これが原因で、チョイ乗りが多い自動車のエンジンオイルはガソリン臭が漂います。これは、エンジンオイルのガソリン希釈(きしゃく)と呼ばれます。
エンジンオイルが燃料を含むことで粘度が低下し、劣化が進んでしまう現象。これは、エンジン内部のスラッジ発生の原因になります。
エンジンオイルの乳化
冬場、チョイ乗りを繰り返していると、エンジンオイルが「乳化」(にゅうか)する場合があります。
エンジンオイルのフィラーキャップ裏側に、白っぽいマヨネーズスラッジが付着することがあります。まさに、これ。▼
エンジンにあまり熱が入らない状態でエンジンOffを繰り返していると、エンジン内部で結露した水が原因でマヨネーズスラッジと呼ばれるオイルの乳化現象が発生することがあります。
チョイ乗りが多い軽自動車やアイドリングストップ搭載車でオイルの乳化が見られることがあります。
エンジンオイルの劣化対策
チョイ乗りが多いと、エンジンオイルの劣化が進みます。これは、早めのオイル交換で対策するしかありません。
一例として、エンジンオイルの交換サイクルが15,000km毎に指定されている車種がシビアコンディションに該当する場合、その半分の7,500km毎のオイル交換が推奨されているケースがあります。
目安として、走行5,000km以内にエンジンオイルを交換すれば安心です。
[関連記事]
マフラーの錆
チョイ乗りを繰り返しているとマフラー内部に水が溜まりやすく、特に、タイコ部分が錆びやすくなります。
タイコ部分とは、車体の最後部の下側に取り付けられている一斗缶に似ているBox形状の箱。
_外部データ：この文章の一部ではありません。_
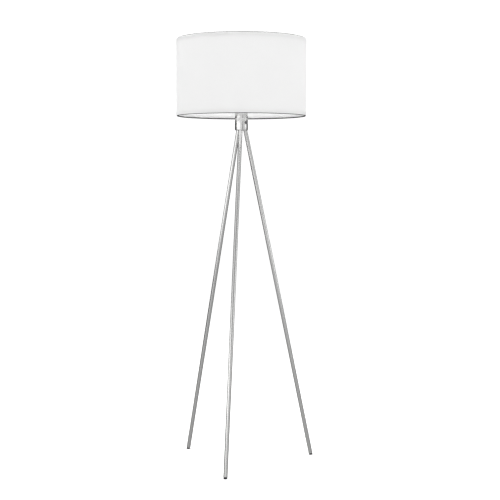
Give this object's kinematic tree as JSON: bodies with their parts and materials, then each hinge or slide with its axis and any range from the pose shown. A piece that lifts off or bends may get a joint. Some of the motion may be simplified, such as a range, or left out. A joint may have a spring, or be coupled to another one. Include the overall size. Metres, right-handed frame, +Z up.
{
  "type": "tripod floor lamp",
  "caption": "Tripod floor lamp: straight metal tube legs splay from a round hub with a push switch; a lampholder and bulb stand in a white fabric drum shade.",
  "frame": {"origin": "on the floor, under the lamp's own axis, at the middle of the circle through the soles", "axes": "+Z up along the lamp's axis; -Y is the front, where one leg stands; +X to the right"},
  "size_m": [0.468, 0.4943, 1.474],
  "materials": {
    "satin_nickel": "satin nickel plate on steel",
    "black_rubber": "matt black rubber",
    "charcoal_plastic": "charcoal grey moulded plastic",
    "white_fabric": "plain woven white polyester",
    "white_lining": "matt white film",
    "black_wire": "black lacquer on steel wire",
    "white_plastic": "moulded white thermoplastic",
    "white_ceramic": "unglazed white steatite",
    "zinc_steel": "bright zinc plate on steel",
    "brass": "plain brass",
    "brown_insulation": "brown wire insulation",
    "blue_insulation": "blue wire insulation",
    "black_insulation": "black wire insulation",
    "bulb_metal": "bright nickel-plated screw cap",
    "bulb_black_glass": "black glass insulator",
    "bulb_white_body": "white moulded bulb body",
    "bulb_opal": "opal diffuser"
  },
  "bodies": {
    "stand": {"bridge_plate": "zinc_steel", "bridge_screws": "zinc_steel", "cord_grommet": "black_rubber", "front_foot": "black_rubber", "front_leg": "satin_nickel", "front_leg_plug": "zinc_steel", "front_leg_stud": "zinc_steel", "holder_cap": "white_plastic", "holder_contact": "brass", "holder_insert": "white_ceramic", "holder_screws": "brass", "holder_shell": "brass", "holder_skirt": "white_plastic", "hub": "satin_nickel", "hub_cup": "satin_nickel", "left_foot": "black_rubber", "left_leg": "satin_nickel", "left_leg_plug": "zinc_steel", "left_leg_stud": "zinc_steel", "live_wire": "brown_insulation", "neutral_wire": "blue_insulation", "nipple": "zinc_steel", "nipple_nuts": "zinc_steel", "right_foot": "black_rubber", "right_leg": "satin_nickel", "right_leg_plug": "zinc_steel", "right_leg_stud": "zinc_steel", "shade_bottom_hoop": "black_wire", "shade_fabric": "white_fabric", "shade_lining": "white_lining", "shade_ring_nut": "white_plastic", "shade_spoke_1": "black_wire", "shade_spoke_2": "black_wire", "shade_spoke_3": "black_wire", "shade_top_hoop": "black_wire", "shade_washer": "black_wire", "switch_bezel": "charcoal_plastic", "switch_body": "charcoal_plastic", "switch_tabs": "brass", "switched_wire": "black_insulation", "terminal_block": "white_plastic", "terminal_screws": "brass"},
    "switch_button": {"switch_button": "charcoal_plastic"},
    "bulb": {"bulb_contact": "bulb_metal", "bulb_insulator": "bulb_black_glass", "bulb_cap": "bulb_metal", "bulb_body": "bulb_white_body", "bulb_diffuser": "bulb_opal"}
  },
  "joints": [
    {"name": "switch_press", "type": "slide", "parent": "stand", "child": "switch_button", "axis": [-0.866, 0.5, 0], "range_m": [0, 0.002], "stiffness_N_per_m": 250, "springref_m": -0.004},
    {"name": "bulb_lift", "type": "slide", "parent": "stand", "child": "bulb", "axis": [0, 0, 1], "range_m": [0, 0.03]}
  ]
}
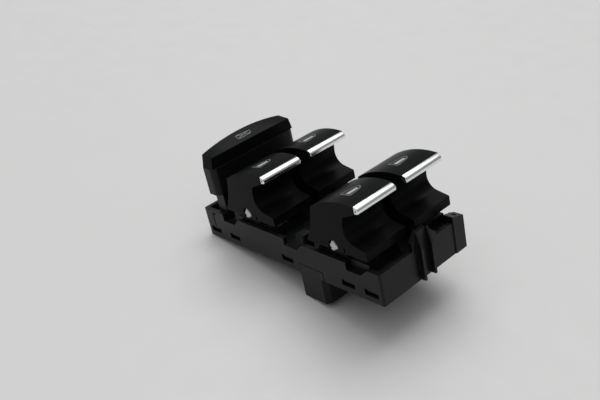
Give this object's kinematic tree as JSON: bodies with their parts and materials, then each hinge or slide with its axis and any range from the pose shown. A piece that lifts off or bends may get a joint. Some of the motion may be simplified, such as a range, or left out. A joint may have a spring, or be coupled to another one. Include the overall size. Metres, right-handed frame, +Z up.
{
  "type": "power window switch",
  "caption": "Driver's door window switch: sprung finger levers with bright tips, a wide window lock button and a plug socket under the base.",
  "frame": {"origin": "middle of the base box at its underside", "axes": "+X along the base towards the levers' bright tips, the car's front; +Y to the car's left; +Z up, out of the base towards the levers"},
  "size_m": [0.102, 0.0442, 0.0512],
  "materials": {
    "base_plastic": "fine matte moulded black",
    "button_plastic": "satin black paint over a moulding",
    "strip_chrome": "bright plated",
    "rocker_plastic": "natural white moulded",
    "guide_plastic": "clear moulded",
    "board_laminate": "green solder mask",
    "mat_silicone": "grey silicone",
    "pin_metal": "tinned",
    "lamp_plastic": "white lamp body",
    "chip_plastic": "moulded epoxy"
  },
  "bodies": {
    "base": {"housing": "base_plastic", "bottom_cover": "base_plastic", "circuit_board": "board_laminate", "contact_mat": "mat_silicone", "connector_pins": "pin_metal", "board_lamps": "lamp_plastic", "control_chip": "chip_plastic", "front_left_light_guide": "guide_plastic", "front_right_light_guide": "guide_plastic", "rear_left_light_guide": "guide_plastic", "rear_right_light_guide": "guide_plastic"},
    "lock_button": {"lock_cap": "button_plastic", "lock_skirt": "base_plastic", "lock_light_guide": "guide_plastic"},
    "front_left_switch": {"front_left_lever": "button_plastic", "front_left_strip": "strip_chrome", "front_left_rocker": "rocker_plastic"},
    "front_right_switch": {"front_right_lever": "button_plastic", "front_right_strip": "strip_chrome", "front_right_rocker": "rocker_plastic"},
    "rear_left_switch": {"rear_left_lever": "button_plastic", "rear_left_strip": "strip_chrome", "rear_left_rocker": "rocker_plastic"},
    "rear_right_switch": {"rear_right_lever": "button_plastic", "rear_right_strip": "strip_chrome", "rear_right_rocker": "rocker_plastic"}
  },
  "joints": [
    {"name": "front_left_rock", "type": "hinge", "parent": "base", "child": "front_left_switch", "pos_m": [0.029, 0.01205, 0.0176], "axis": [0, 1, 0], "range_deg": [-8, 8], "stiffness_Nm_per_rad": 0.15, "deforming": ["contact_mat"]},
    {"name": "front_right_rock", "type": "hinge", "parent": "base", "child": "front_right_switch", "pos_m": [0.029, -0.01205, 0.0176], "axis": [0, 1, 0], "range_deg": [-8, 8], "stiffness_Nm_per_rad": 0.15, "deforming": ["contact_mat"]},
    {"name": "rear_left_rock", "type": "hinge", "parent": "base", "child": "rear_left_switch", "pos_m": [-0.0191, 0.01205, 0.0176], "axis": [0, 1, 0], "range_deg": [-8, 8], "stiffness_Nm_per_rad": 0.15, "deforming": ["contact_mat"]},
    {"name": "rear_right_rock", "type": "hinge", "parent": "base", "child": "rear_right_switch", "pos_m": [-0.0191, -0.01205, 0.0176], "axis": [0, 1, 0], "range_deg": [-8, 8], "stiffness_Nm_per_rad": 0.15, "deforming": ["contact_mat"]},
    {"name": "lock_press", "type": "slide", "parent": "base", "child": "lock_button", "axis": [0, 0, -1], "range_m": [0, 0.002], "stiffness_N_per_m": 1200, "springref_m": -0.0004, "deforming": ["contact_mat"]}
  ]
}
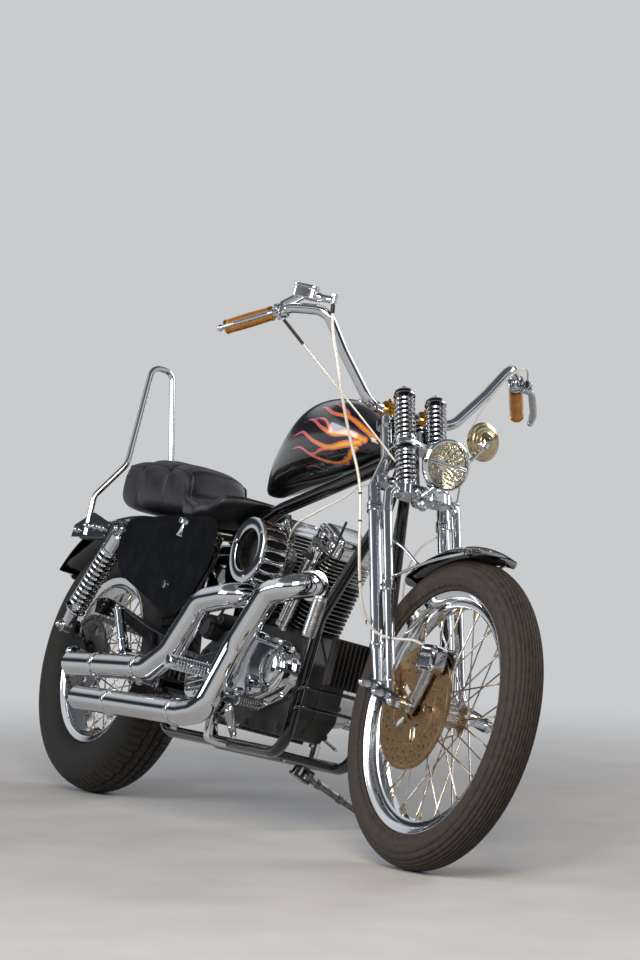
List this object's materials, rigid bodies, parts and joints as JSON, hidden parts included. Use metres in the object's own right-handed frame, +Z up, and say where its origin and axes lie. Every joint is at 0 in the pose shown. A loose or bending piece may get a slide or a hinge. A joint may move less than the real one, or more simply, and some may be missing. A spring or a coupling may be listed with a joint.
{
  "type": "chopper motorcycle",
  "caption": "Long-fork chopper motorcycle leaning on its side stand: springer fork, high bar, finned V-twin, staggered exhaust pipes, stepped seat, wire wheels and tall sissy bar",
  "frame": {"origin": "on the floor under the middle of the bounding box of the parked machine, which leans 14.8 degrees to its left on its side stand", "axes": "+X is the direction the machine points and rolls, +Y is to the left of a rider in the saddle, the side it leans to, and +Z is up; the floor is Z = 0"},
  "size_m": [2.3836, 0.9374, 1.3169],
  "materials": {
    "tyre": "ribbed and blocked rubber, slightly dusty",
    "chrome": "polished chrome plate",
    "disc": "ground stainless brake disc",
    "steel": "plain and zinc-plated steel",
    "brass": "polished brass",
    "grip": "moulded amber grip sleeve",
    "lamp": "chrome shell with a clear prismatic lens",
    "black_paint": "gloss black paint",
    "hose": "clear sleeve over braided steel",
    "case": "black wrinkle-painted casting with bright fin edges",
    "leather": "stitched black leather",
    "red_lens": "red lens in a chrome rim"
  },
  "bodies": {
    "root": {"throttle_cable": "hose", "clutch_cable": "hose", "frame": "black_paint", "swingarm": "black_paint", "rear_fender": "black_paint", "shocks": "chrome", "crankcase": "case", "primary_cover": "chrome", "cam_cover": "chrome", "cylinders": "case", "rocker_boxes": "chrome", "pushrod_tubes": "chrome", "intake": "steel", "air_cleaner": "chrome", "exhaust_rear": "chrome", "exhaust_front": "chrome", "fuel_tank": "black_paint", "seat": "leather", "sissy_bar": "chrome", "oil_tank": "black_paint", "battery_cover": "black_paint", "foot_controls": "chrome", "passenger_pegs": "chrome", "regulator": "black_paint", "canister": "steel", "tail_lamp": "red_lens", "drive_chain": "steel", "rear_caliper": "case"},
    "fork": {"fork_rear_legs": "chrome", "fork_front_legs": "chrome", "fork_springs": "chrome", "fork_rockers": "chrome", "risers": "brass", "handlebar": "chrome", "grips": "grip", "hand_controls": "chrome", "headlight": "lamp", "mirror": "chrome", "front_fender": "black_paint", "front_caliper": "chrome", "brake_hose": "hose"},
    "front_wheel": {"front_tyre": "tyre", "front_rim": "chrome", "front_hub": "chrome", "front_disc": "disc"},
    "rear_wheel": {"rear_tyre": "tyre", "rear_rim": "chrome", "rear_hub": "chrome", "rear_sprocket": "steel"},
    "side_stand": {"side_stand": "steel"}
  },
  "joints": [
    {"name": "steering", "type": "hinge", "parent": "root", "child": "fork", "pos_m": [0.3677, -0.00755, 0.96876], "axis": [-0.4611, 0.2266, 0.8579], "range_deg": [-30, 30], "deforming": ["throttle_cable", "clutch_cable"]},
    {"name": "front_wheel_spin", "type": "hinge", "parent": "fork", "child": "front_wheel", "pos_m": [0.83525, -0.17181, 0.34675], "axis": [-0.0002, 0.9668, -0.2554], "continuous": true},
    {"name": "rear_wheel_spin", "type": "hinge", "parent": "root", "child": "rear_wheel", "pos_m": [-0.80476, -0.17717, 0.32764], "axis": [-0.0002, 0.9668, -0.2554], "continuous": true},
    {"name": "side_stand_fold", "type": "hinge", "parent": "root", "child": "side_stand", "pos_m": [0.07509, -0.10418, 0.12567], "axis": [0.0338, 0.5619, 0.8265], "range_deg": [0, 96]}
  ]
}
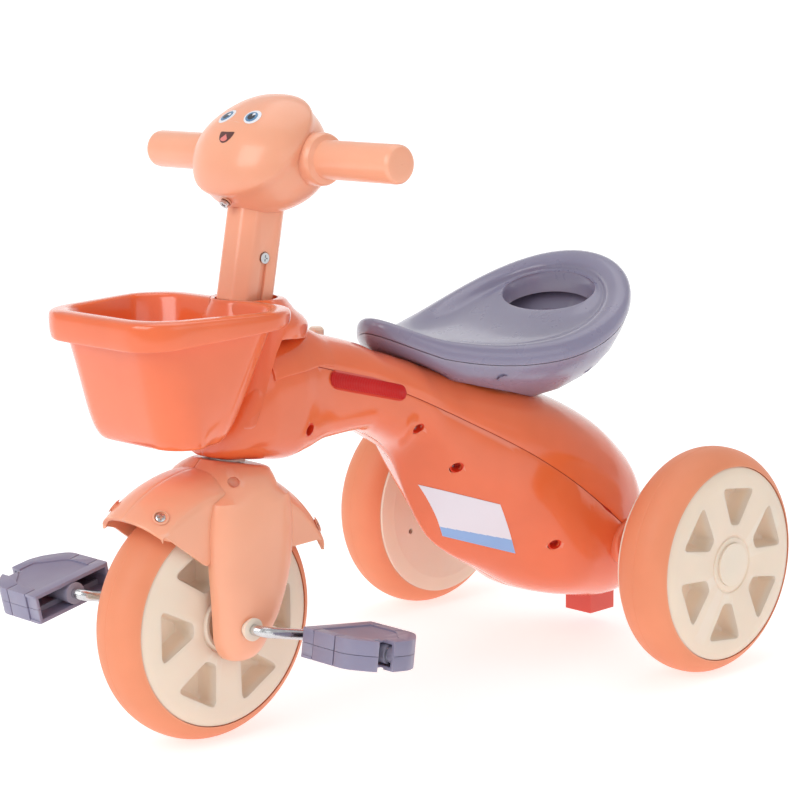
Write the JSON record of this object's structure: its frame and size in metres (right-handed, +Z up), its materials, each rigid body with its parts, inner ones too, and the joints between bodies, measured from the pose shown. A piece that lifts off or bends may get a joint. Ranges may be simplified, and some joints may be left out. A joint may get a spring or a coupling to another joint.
{
  "type": "children's tricycle",
  "caption": "Toddler's pedal tricycle with a front basket, saddle seat with a carry slot, moulded fork and handlebar, and pedals on the front wheel's crank.",
  "frame": {"origin": "on the floor under the middle of the tricycle's bounding box", "axes": "+X forward, +Y to the rider's left, +Z up"},
  "size_m": [0.5696, 0.37, 0.4636],
  "materials": {
    "orange_plastic": "glossy moulded plastic",
    "deep_orange_plastic": "glossy moulded plastic",
    "peach_plastic": "satin moulded plastic",
    "tyre_plastic": "satin moulded plastic",
    "cream_plastic": "satin moulded plastic",
    "lilac_plastic": "satin moulded plastic",
    "red_reflector": "clear red, ribbed behind",
    "label_film": "blank printed film",
    "eye_print": "printed sticker",
    "mouth_print": "printed sticker",
    "zinc_steel": "bright zinc plate"
  },
  "bodies": {
    "body": {"body_left_shell": "orange_plastic", "body_right_shell": "orange_plastic", "body_top_cover": "orange_plastic", "rear_axle_housing": "orange_plastic", "tail_foot": "deep_orange_plastic", "rear_axle": "zinc_steel", "rear_push_nuts": "zinc_steel", "rear_spacers": "zinc_steel", "neck_bush_lower": "cream_plastic", "neck_bush_upper": "cream_plastic", "neck_plug": "cream_plastic", "body_screws": "zinc_steel", "basket": "orange_plastic", "seat_top": "lilac_plastic", "seat_base": "lilac_plastic", "seat_screws": "zinc_steel", "reflector_left": "red_reflector", "reflector_right": "red_reflector", "label": "label_film"},
    "steering": {"fork_left": "peach_plastic", "fork_right": "peach_plastic", "fork_screws": "zinc_steel", "fork_bushes": "cream_plastic", "steering_tube": "zinc_steel", "stem": "peach_plastic", "stem_screw": "zinc_steel", "head_front_shell": "peach_plastic", "head_rear_shell": "peach_plastic", "head_screw": "zinc_steel", "grip_left": "peach_plastic", "grip_right": "peach_plastic", "face_eyes": "eye_print", "face_mouth": "mouth_print"},
    "front_wheel": {"front_tyre": "tyre_plastic", "front_hub_left": "cream_plastic", "front_hub_right": "cream_plastic", "crank_axle": "zinc_steel", "pedal_push_nuts": "zinc_steel"},
    "left_pedal": {"left_pedal_upper": "lilac_plastic", "left_pedal_lower": "lilac_plastic", "left_pedal_sleeve": "lilac_plastic"},
    "right_pedal": {"right_pedal_upper": "lilac_plastic", "right_pedal_lower": "lilac_plastic", "right_pedal_sleeve": "lilac_plastic"},
    "left_rear_wheel": {"left_rear_tyre": "tyre_plastic", "left_rear_hub_outer": "cream_plastic", "left_rear_hub_inner": "cream_plastic", "left_rear_cap": "cream_plastic"},
    "right_rear_wheel": {"right_rear_tyre": "tyre_plastic", "right_rear_hub_outer": "cream_plastic", "right_rear_hub_inner": "cream_plastic", "right_rear_cap": "cream_plastic"}
  },
  "joints": [
    {"name": "steering_turn", "type": "hinge", "parent": "body", "child": "steering", "pos_m": [0.18819, 0, 0.09], "axis": [-0.1908, 0, 0.9816], "range_deg": [-40, 40]},
    {"name": "front_wheel_spin", "type": "hinge", "parent": "steering", "child": "front_wheel", "pos_m": [0.18819, 0, 0.09], "axis": [0, 1, 0], "continuous": true},
    {"name": "left_pedal_spin", "type": "hinge", "parent": "front_wheel", "child": "left_pedal", "pos_m": [0.12706, 0.1, 0.07476], "axis": [0, 1, 0], "continuous": true},
    {"name": "right_pedal_spin", "type": "hinge", "parent": "front_wheel", "child": "right_pedal", "pos_m": [0.24932, -0.1, 0.10524], "axis": [0, 1, 0], "continuous": true},
    {"name": "left_rear_wheel_spin", "type": "hinge", "parent": "body", "child": "left_rear_wheel", "pos_m": [-0.19481, 0.157, 0.09], "axis": [0, 1, 0], "continuous": true},
    {"name": "right_rear_wheel_spin", "type": "hinge", "parent": "body", "child": "right_rear_wheel", "pos_m": [-0.19481, -0.157, 0.09], "axis": [0, 1, 0], "continuous": true}
  ]
}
タイコの目的は消音。
交差点の信号機が「青」に変わり、全車が一斉に加速し始めると、前車のマフラーから水がゴボゴボと排出されるシーンを見かける時があります。
特に冬場において、そのようなシーンを見かけます。そのような車はチョイ乗りが多いため、マフラー全体に熱が入らず、マフラー内部に水が溜まっている証拠です。
バッテリーの劣化
カーバッテリーは使用環境によって寿命が左右されます。
カーバッテリーはチョイ乗りが多い場合や走行頻度が少ないと、寿命が短くなる傾向があります。高性能バッテリーでも同様。
これは、車両の暗電流による放電とバッテリーの自己放電、そしてバッテリー補充電のアンバランスが原因です。
[関連記事]
AT内部の錆
寒暖差が大きい場所に車を駐車したままで走行頻度が少ないと、AT内部に錆が発生してオートマ故障の原因になることがあります。
外気温の低下によりAT内部が結露し、更に走行頻度が少ないため熱が入らず、内部パーツの錆が進行してまうことがあります。
まとめ
このように短距離走行のチョイ乗りが頻繁であると、エンジンオイルや各パーツの劣化が進みます。
対策として、自動車の使い方を考え直してみるのも1つの方法。
急用を除き、複数の用事を1回の走行で済ませるようにすれば、走行時間が長くなり、エンジンはもとよりトランスミッション、デフ、マフラーに熱が入ります。
エンジンオイルの劣化やAT内部の錆を予防するためには、1度エンジンを始動したら、せめて30分は走行してエンジンのみならず、ATやマフラーにも熱を入れることが大切であることが見えてきます。